32-year-old Alim Kamara, a youth worker said he saw 12 year-olds and teenage girls looting.
“I saw children as young as 12 going down the road with laptops, plasma TVs, hoodied up with bandannas on their faces. By that point the bus had been set on fire, then they robbed a jewellery shop. People were coming out with £2,000 worth of jewellery, they could barely even carry the jewellery. Then I came home and saw it on TV, where they said things were calming down.
“You had a tug of war going, young people would race into a pub to get bottles, throw them at police, they would move back and then forward. It didn’t get contained until 5am this morning when they came from White Hart Lane. That’s when they cornered people.
“It was crazy. I saw girls with their head wrapped in bandanas using t shirts to cover their faces throwing bottles and looting. 14 year old girls. It was just like the people versus the police. there was a sense of unity. It didn’t matter if you were black, white, green or blue everyone was together.
Eyewitness reports suggest the violence erupted after a 16 year old girl was hit with batons by police after she threw rocks at officers.
David Lammy, the MP for Tottenham said the heart had been ripped out of the community.
“The post office, fitness shop, newsagents... council buildings, smashed to pieces by mindless people last night. Many of whom are not from Tottenham and have come from far beyond this community intent on causing violence. “
In a statement on Sunday morning he said there were “questions” about the policing of the riots.

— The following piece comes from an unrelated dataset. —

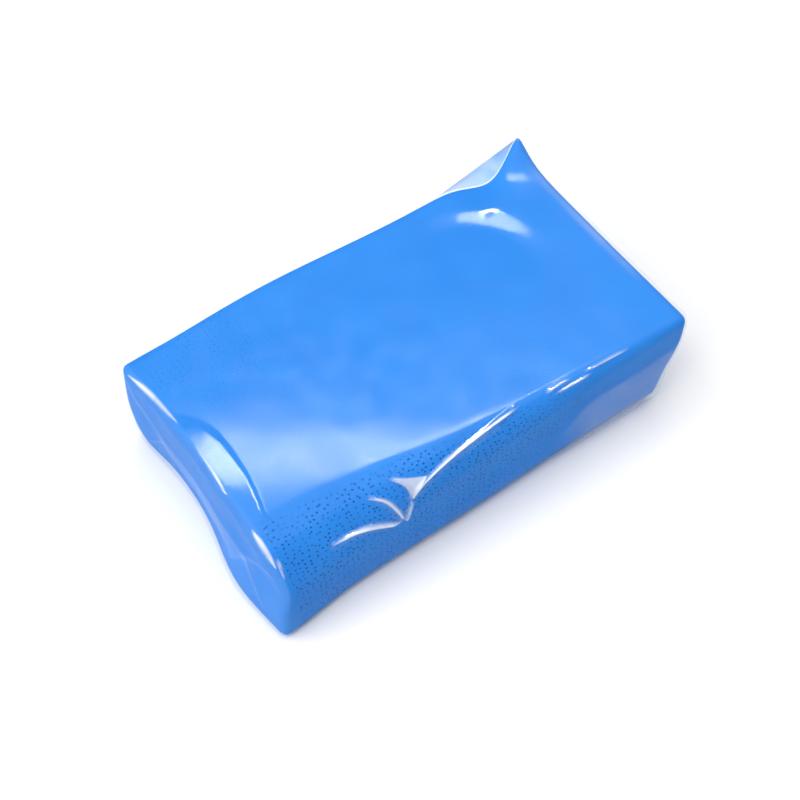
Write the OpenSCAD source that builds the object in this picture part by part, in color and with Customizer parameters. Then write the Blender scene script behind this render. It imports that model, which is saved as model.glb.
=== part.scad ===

Symeon Brown agreed that many of those involved in the violence in Tottenham were from nearby areas such as Wood Green and Edmonton.
“That's why they were able to destroy the area, because it wasn't theirs. We need our leaders to really support a kind of process, not only one of reconciliation but one of compensation. We also need a return to investment in public services."
For those who live and work in Tottenham, there are questions about the relationship between police and young people in the run up to the violence. Brown says the council-run initiatives for young people cut back as part of the government’s austerity programme were only part of the story.
"The cuts are a parallel narrative a part of psychology which says 'they don't care about us'. I wouldn't say the cuts caused this. The biggest thing to take away from this is that the police should have contained it. Clearly it wasn't the police who were breaking into shops but the police have questions to answer about how it was able to spread.”
Fellow youth worker Kamara agrees: “In Tottenham so much has happened with the young people and the police there’s a lot of animosity. The police harrass young people. the way they speak to them it’s sometimes a bit disgraceful. You have these kind of situations, sometimes you get racial slurs from police officers.
“I think this could happen in another area. The police seemed helpless yesterday. I was shocked by what happened. People are saying this was inevitable. For me I’m shocked and saddened by it. It’s painful to watch if you work with young people and see this is what it’s come to it’s like, where do we go from here? Now the animosity between the police and young people has only grown. It’s doubled.
“There’s people who are doing things in the community to prevent these kind of things and their work is in vain. Our local youth centres have been closed down. The places we used to give young people something to do have gone. If they’ve been taken away how do we get to young people? How do we stop them rioting if there’s nowhere for them to go?”